Raw records:
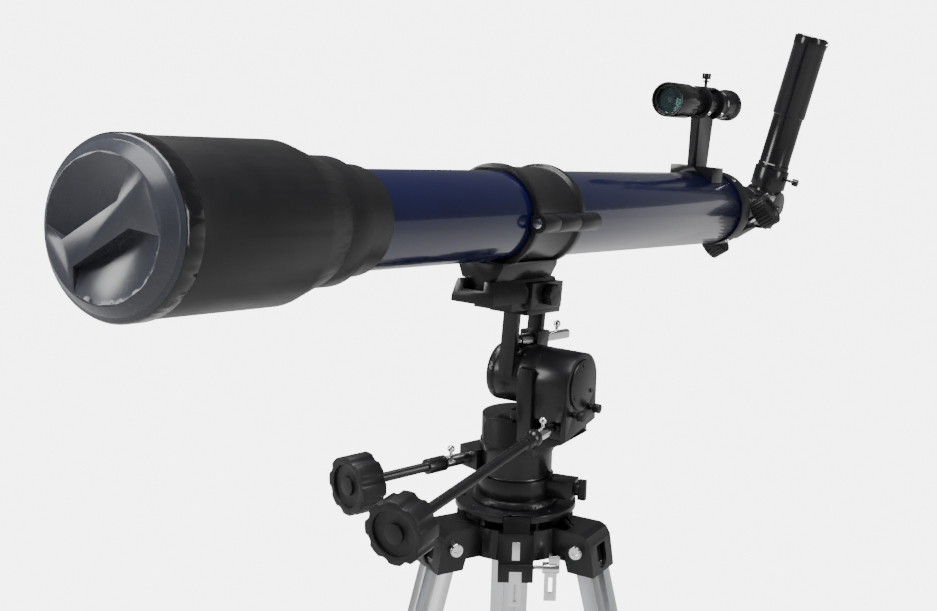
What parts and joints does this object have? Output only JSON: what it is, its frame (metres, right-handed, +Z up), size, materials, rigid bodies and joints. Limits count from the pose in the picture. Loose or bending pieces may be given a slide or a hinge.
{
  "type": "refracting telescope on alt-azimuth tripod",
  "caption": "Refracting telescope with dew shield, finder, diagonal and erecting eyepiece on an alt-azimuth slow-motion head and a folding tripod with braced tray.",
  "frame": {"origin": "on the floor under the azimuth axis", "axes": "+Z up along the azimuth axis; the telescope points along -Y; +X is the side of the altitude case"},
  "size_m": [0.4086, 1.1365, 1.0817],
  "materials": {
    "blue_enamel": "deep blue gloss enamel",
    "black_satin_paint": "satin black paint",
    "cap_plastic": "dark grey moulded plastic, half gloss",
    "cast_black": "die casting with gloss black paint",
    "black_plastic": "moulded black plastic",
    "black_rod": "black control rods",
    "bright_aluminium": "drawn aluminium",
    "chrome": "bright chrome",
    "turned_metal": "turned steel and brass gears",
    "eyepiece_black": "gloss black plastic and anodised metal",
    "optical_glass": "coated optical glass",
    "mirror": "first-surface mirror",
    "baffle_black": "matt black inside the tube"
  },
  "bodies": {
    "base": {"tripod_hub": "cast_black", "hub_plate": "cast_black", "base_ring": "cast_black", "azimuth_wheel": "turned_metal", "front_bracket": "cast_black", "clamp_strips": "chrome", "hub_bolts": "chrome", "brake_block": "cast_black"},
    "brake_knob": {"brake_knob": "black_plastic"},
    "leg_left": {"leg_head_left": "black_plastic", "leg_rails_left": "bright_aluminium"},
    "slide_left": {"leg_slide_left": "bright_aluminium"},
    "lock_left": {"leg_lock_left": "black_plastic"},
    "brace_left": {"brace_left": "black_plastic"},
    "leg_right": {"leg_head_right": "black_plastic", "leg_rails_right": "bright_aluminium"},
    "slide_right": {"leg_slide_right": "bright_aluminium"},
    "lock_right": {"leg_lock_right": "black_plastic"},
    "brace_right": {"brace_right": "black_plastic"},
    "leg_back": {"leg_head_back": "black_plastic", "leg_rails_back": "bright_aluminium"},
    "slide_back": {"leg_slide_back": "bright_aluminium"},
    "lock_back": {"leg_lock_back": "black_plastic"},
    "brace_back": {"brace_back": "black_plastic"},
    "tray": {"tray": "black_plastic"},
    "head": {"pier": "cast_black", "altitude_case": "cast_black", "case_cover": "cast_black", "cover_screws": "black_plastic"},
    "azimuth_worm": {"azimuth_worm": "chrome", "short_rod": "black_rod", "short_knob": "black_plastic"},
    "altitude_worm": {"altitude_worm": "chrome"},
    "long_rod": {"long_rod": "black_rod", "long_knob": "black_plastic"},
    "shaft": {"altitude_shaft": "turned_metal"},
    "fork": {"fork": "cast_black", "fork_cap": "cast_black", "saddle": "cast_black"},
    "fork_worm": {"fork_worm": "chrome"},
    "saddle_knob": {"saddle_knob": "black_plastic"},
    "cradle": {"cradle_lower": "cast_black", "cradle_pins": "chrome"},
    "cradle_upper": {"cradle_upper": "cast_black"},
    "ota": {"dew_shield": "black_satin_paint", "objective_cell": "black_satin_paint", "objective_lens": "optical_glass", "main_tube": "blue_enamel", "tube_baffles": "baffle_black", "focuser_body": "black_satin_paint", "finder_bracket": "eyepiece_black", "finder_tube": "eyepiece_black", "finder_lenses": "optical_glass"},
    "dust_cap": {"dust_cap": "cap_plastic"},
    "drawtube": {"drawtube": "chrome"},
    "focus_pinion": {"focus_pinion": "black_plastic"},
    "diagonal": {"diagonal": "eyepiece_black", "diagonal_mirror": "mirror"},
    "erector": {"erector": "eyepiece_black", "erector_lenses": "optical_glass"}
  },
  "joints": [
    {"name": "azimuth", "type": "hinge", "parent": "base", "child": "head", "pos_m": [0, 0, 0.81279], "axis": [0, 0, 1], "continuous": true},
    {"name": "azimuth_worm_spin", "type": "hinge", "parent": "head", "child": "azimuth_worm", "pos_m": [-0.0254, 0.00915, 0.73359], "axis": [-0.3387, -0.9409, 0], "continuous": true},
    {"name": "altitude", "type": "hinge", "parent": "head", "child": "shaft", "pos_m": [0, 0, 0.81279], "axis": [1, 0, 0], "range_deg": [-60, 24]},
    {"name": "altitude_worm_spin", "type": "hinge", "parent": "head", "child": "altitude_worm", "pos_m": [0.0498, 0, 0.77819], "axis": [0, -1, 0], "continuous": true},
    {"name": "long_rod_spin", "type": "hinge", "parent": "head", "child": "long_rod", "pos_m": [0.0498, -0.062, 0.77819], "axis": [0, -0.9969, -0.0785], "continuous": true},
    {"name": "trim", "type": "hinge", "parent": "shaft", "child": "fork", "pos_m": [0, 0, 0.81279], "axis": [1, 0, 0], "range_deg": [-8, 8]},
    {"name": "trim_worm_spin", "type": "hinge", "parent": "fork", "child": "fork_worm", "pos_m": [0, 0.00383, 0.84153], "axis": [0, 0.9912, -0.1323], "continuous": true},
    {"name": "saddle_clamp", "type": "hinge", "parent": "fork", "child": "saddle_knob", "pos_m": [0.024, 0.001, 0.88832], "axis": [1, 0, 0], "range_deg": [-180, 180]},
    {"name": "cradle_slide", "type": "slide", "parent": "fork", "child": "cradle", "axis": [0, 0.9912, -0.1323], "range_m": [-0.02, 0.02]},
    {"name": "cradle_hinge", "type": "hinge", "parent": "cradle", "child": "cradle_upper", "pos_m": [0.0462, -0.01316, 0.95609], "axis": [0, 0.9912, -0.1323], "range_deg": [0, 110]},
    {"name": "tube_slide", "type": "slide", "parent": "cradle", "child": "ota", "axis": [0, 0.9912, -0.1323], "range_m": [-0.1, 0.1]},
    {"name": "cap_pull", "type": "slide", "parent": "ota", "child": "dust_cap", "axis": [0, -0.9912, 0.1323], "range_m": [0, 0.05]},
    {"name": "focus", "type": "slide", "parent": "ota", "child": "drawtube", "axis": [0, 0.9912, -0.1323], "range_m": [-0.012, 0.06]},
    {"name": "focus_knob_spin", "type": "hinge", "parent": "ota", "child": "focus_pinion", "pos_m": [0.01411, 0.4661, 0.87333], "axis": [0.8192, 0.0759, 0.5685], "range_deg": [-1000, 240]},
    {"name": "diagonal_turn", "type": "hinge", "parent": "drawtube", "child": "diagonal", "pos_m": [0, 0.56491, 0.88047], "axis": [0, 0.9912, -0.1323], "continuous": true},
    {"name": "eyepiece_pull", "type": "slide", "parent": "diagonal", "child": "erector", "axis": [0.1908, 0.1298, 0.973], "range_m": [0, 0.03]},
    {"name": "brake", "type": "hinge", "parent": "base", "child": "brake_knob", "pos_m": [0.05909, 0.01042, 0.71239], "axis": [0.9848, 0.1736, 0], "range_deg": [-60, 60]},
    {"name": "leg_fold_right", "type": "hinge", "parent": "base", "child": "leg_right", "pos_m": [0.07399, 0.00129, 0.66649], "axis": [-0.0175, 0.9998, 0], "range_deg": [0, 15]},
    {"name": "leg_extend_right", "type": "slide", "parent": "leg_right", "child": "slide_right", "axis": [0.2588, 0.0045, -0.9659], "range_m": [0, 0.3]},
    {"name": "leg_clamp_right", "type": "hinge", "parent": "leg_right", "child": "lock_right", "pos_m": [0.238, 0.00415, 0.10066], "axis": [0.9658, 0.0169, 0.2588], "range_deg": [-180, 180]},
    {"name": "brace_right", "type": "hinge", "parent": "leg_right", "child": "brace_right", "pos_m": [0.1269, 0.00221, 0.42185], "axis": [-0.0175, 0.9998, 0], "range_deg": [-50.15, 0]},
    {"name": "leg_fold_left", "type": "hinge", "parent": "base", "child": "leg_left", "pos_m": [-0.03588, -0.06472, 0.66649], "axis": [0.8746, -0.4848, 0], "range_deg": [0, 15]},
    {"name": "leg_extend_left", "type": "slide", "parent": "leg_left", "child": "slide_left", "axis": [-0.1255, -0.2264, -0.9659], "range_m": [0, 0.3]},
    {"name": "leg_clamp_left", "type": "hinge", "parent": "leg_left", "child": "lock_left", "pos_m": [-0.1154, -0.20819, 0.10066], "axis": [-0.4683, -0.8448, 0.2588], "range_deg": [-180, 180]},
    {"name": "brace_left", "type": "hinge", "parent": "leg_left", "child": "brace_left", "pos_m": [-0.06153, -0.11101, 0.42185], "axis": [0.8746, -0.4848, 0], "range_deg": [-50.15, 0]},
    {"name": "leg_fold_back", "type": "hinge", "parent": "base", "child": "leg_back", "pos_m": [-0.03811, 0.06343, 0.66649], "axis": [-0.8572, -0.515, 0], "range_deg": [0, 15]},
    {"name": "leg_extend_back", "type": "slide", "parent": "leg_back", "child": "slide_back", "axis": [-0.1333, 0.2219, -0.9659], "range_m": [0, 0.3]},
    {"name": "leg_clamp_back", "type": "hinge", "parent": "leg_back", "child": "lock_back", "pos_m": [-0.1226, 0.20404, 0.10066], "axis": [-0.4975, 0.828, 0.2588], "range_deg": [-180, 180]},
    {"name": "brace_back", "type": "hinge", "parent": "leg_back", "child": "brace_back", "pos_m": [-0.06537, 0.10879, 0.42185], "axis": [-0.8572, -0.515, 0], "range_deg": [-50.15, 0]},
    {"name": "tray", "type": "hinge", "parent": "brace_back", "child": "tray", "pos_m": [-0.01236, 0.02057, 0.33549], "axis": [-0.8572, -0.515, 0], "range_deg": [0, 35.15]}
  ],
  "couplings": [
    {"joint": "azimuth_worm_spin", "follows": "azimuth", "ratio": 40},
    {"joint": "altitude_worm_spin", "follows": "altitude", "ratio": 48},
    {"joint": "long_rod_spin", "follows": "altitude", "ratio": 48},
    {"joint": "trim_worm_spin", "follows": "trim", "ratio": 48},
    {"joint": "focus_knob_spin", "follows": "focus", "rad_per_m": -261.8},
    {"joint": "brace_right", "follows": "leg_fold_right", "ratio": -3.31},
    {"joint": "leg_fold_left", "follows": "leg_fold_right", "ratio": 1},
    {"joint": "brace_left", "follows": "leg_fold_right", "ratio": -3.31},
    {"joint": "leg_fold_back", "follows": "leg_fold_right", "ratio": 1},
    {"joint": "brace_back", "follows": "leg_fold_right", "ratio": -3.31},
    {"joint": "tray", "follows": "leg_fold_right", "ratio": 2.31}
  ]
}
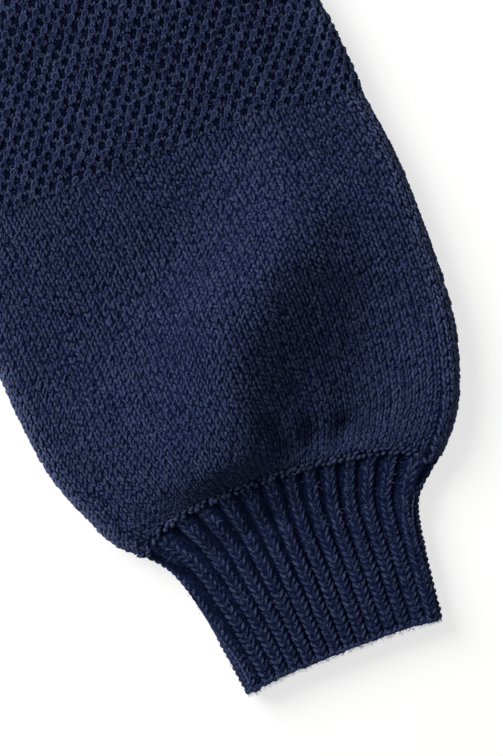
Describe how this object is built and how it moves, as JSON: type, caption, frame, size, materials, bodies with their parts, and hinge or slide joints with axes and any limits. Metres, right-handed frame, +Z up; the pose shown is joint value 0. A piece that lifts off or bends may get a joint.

SHORT PROBLEM:
Using the listing above, pick out each line that contains the word "with", then copy it.

FULL RESPONSE:
  "caption": "Refracting telescope with dew shield, finder, diagonal and erecting eyepiece on an alt-azimuth slow-motion head and a folding tripod with braced tray.",
    "cast_black": "die casting with gloss black paint",
Describe how this object is built and how it moves, as JSON: type, caption, frame, size, materials, bodies with their parts, and hinge or slide joints with axes and any limits. Metres, right-handed frame, +Z up; the pose shown is joint value 0. A piece that lifts off or bends may get a joint.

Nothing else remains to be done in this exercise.